Actionable tip: Prepare a “no-disposables contingency kit” (extra reusable cups, spare flatware, extra napkins, backup bus tubs) so staff never feels forced to choose convenience over policy.
11) Price and ticket strategically to cover reusables and labor
Zero-waste events can cost more upfront due to rentals and staffing, but smart pricing keeps margins healthy.
- Bundle value: Position tickets as a curated flight with a limited capacity rather than “all you can eat.”
- Offer two tiers: General tasting and “producer hour” early entry (smaller group, deeper conversation, premium pours).
- Add sponsor alignment: Partner with a compost service, reusable cup provider, or local farm—sponsors love measurable outcomes.
Data point to use in marketing: Track and publish your diversion rate and total waste per guest (e.g., “0.12 kg waste/guest, 92% diverted”). Clear metrics improve trust and repeat attendance.
12) Close the loop: post-event reporting and continuous improvement
After the pop-up, your results become your next marketing asset—and your internal playbook.
- Publish a short impact recap: attendance, waste diverted, surplus donated, and key partners.

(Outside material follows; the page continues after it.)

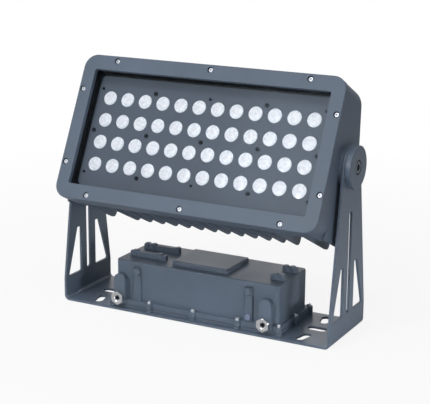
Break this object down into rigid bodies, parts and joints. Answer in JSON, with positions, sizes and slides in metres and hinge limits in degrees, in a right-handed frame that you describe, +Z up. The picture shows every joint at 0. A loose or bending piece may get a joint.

- Debrief with vendors: What packaging was unavoidable? Which items created contamination?
- Update your materials policy: Add lessons learned and refine your approved list.

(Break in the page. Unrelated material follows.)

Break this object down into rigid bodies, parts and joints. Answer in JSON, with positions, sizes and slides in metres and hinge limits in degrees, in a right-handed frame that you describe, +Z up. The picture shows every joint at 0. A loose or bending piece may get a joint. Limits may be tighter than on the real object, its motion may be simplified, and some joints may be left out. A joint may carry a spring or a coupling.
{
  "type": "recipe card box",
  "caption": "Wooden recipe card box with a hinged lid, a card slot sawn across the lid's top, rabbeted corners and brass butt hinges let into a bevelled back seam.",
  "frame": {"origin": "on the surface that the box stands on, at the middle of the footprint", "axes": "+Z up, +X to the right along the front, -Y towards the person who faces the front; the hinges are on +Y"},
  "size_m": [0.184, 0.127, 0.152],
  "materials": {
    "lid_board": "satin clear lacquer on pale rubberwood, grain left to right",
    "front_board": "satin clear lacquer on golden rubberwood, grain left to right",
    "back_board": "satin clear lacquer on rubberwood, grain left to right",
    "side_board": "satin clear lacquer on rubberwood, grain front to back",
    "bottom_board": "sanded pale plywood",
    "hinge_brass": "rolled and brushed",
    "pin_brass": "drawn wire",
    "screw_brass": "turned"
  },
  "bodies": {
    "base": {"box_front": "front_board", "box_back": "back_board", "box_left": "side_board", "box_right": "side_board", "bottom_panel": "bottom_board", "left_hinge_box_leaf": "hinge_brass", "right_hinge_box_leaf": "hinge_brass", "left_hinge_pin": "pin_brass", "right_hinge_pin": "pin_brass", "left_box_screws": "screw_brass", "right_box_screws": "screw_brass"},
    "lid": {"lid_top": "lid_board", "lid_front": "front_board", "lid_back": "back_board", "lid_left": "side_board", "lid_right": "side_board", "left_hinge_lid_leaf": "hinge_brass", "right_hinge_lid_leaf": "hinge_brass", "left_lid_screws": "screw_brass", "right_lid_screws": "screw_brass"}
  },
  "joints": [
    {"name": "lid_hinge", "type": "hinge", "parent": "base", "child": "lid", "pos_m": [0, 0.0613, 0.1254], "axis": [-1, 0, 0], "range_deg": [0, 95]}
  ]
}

- Send a guest survey: Ask about flow, portioning, and whether sustainability enhanced the experience.
Conclusion: A zero-waste tasting pop-up is a systems project—and that’s the advantage
A premium zero-waste tasting pop-up isn’t built on guilt or gimmicks. It’s built on tight operations: structured tasting formats, reusables that feel upscale, vendor packaging rules, clear measurement, and a surplus plan. When you treat waste reduction as an event system (not a last-minute “green add-on”), you get a smoother service, a stronger brand story, and a repeatable model you can scale to new venues and themes.
If you implement the steps above, you’ll be able to promote your event with confidence, back it with real numbers, and deliver the kind of curated experience guests will talk about long after the last tasting pour.